[Aim of the exercise]:
Reproduce exactly the lines below from the one containing "boss_seal();" through the one containing "Vector(map(max, high, point))", including both, and nothing else.

[Stored data]:

★ ★ ★ ★ ★

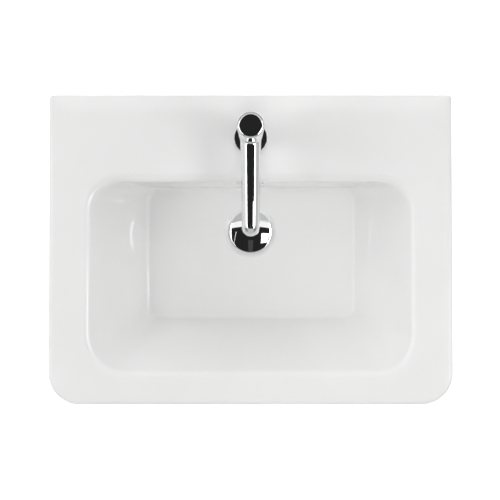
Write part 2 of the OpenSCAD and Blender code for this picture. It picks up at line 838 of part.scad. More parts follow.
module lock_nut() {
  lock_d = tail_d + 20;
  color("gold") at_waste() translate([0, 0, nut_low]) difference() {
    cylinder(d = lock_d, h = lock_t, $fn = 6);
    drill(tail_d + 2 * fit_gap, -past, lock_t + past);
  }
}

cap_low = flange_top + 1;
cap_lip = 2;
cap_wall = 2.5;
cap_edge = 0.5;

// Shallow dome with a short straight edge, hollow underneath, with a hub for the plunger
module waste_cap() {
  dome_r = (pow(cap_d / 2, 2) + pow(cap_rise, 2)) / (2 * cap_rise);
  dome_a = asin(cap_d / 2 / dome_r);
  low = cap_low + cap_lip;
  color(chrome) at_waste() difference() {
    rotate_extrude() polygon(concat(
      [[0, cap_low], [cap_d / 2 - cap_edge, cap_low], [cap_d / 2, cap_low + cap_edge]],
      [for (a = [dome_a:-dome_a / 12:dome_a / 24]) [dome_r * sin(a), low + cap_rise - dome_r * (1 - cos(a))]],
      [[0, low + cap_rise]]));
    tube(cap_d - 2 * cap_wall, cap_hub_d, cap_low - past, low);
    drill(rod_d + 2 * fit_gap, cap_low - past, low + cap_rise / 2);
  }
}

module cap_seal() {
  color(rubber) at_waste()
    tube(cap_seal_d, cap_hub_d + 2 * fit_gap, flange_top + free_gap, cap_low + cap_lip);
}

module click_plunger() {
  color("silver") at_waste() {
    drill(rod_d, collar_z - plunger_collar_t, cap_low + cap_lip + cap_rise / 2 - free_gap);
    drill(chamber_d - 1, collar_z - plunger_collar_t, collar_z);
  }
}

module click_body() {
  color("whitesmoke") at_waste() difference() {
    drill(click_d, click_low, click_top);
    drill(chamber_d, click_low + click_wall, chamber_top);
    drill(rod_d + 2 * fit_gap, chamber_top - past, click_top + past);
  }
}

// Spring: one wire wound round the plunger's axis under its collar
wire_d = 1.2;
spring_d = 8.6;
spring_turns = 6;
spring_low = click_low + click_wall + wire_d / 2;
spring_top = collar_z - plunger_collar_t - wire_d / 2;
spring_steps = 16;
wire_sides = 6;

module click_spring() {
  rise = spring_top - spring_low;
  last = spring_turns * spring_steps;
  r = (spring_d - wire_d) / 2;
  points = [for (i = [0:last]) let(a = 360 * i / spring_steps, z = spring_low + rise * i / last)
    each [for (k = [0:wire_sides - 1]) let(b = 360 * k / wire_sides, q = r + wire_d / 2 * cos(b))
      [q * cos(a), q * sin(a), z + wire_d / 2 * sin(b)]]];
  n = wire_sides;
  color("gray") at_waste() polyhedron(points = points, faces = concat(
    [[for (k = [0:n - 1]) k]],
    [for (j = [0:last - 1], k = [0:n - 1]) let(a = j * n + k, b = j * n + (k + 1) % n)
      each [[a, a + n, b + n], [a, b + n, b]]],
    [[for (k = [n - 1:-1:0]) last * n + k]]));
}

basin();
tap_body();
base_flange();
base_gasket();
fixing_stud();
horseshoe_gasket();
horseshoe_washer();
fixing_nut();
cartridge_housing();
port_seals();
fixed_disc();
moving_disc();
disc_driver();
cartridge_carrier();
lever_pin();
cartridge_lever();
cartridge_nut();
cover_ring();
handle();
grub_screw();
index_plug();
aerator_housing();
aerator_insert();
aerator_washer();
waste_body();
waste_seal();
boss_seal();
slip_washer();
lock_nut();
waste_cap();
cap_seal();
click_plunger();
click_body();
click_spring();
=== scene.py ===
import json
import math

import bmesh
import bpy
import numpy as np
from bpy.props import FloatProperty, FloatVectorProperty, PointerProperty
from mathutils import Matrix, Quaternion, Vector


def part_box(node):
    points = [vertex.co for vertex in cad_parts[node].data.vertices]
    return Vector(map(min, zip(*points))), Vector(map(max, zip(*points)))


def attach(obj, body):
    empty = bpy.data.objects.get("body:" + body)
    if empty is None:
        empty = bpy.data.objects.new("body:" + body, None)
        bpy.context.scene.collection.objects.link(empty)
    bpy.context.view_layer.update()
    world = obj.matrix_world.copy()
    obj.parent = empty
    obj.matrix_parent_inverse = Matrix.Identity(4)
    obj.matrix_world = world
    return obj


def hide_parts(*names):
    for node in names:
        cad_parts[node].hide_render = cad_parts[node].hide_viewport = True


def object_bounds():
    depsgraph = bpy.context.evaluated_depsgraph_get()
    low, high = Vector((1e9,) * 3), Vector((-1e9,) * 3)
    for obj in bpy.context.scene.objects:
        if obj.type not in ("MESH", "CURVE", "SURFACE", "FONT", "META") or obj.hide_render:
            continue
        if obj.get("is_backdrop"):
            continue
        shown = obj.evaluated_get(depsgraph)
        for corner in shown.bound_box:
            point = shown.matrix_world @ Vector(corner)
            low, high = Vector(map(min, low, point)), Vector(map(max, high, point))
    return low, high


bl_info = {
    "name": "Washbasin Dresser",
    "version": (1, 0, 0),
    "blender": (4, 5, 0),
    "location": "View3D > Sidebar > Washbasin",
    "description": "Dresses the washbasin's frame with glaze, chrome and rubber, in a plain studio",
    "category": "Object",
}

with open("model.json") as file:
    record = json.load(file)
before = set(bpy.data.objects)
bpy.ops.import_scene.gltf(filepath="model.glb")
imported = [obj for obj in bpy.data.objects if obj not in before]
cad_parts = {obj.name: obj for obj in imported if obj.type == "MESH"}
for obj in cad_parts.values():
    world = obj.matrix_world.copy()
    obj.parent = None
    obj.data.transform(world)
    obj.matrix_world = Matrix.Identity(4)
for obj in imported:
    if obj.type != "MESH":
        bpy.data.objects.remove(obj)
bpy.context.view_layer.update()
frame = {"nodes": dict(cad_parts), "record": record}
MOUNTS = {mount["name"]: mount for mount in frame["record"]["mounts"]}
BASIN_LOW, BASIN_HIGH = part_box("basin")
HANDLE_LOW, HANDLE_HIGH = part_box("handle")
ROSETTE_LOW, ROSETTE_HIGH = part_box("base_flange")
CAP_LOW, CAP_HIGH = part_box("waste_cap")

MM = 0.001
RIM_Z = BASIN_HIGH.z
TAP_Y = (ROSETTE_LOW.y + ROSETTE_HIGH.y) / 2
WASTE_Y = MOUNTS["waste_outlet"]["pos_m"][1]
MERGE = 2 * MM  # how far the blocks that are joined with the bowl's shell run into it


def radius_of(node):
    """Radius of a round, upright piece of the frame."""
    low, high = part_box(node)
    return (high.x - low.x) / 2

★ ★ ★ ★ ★

[Answer to this task]:
boss_seal();
slip_washer();
lock_nut();
waste_cap();
cap_seal();
click_plunger();
click_body();
click_spring();
=== scene.py ===
import json
import math

import bmesh
import bpy
import numpy as np
from bpy.props import FloatProperty, FloatVectorProperty, PointerProperty
from mathutils import Matrix, Quaternion, Vector


def part_box(node):
    points = [vertex.co for vertex in cad_parts[node].data.vertices]
    return Vector(map(min, zip(*points))), Vector(map(max, zip(*points)))


def attach(obj, body):
    empty = bpy.data.objects.get("body:" + body)
    if empty is None:
        empty = bpy.data.objects.new("body:" + body, None)
        bpy.context.scene.collection.objects.link(empty)
    bpy.context.view_layer.update()
    world = obj.matrix_world.copy()
    obj.parent = empty
    obj.matrix_parent_inverse = Matrix.Identity(4)
    obj.matrix_world = world
    return obj


def hide_parts(*names):
    for node in names:
        cad_parts[node].hide_render = cad_parts[node].hide_viewport = True


def object_bounds():
    depsgraph = bpy.context.evaluated_depsgraph_get()
    low, high = Vector((1e9,) * 3), Vector((-1e9,) * 3)
    for obj in bpy.context.scene.objects:
        if obj.type not in ("MESH", "CURVE", "SURFACE", "FONT", "META") or obj.hide_render:
            continue
        if obj.get("is_backdrop"):
            continue
        shown = obj.evaluated_get(depsgraph)
        for corner in shown.bound_box:
            point = shown.matrix_world @ Vector(corner)
            low, high = Vector(map(min, low, point)), Vector(map(max, high, point))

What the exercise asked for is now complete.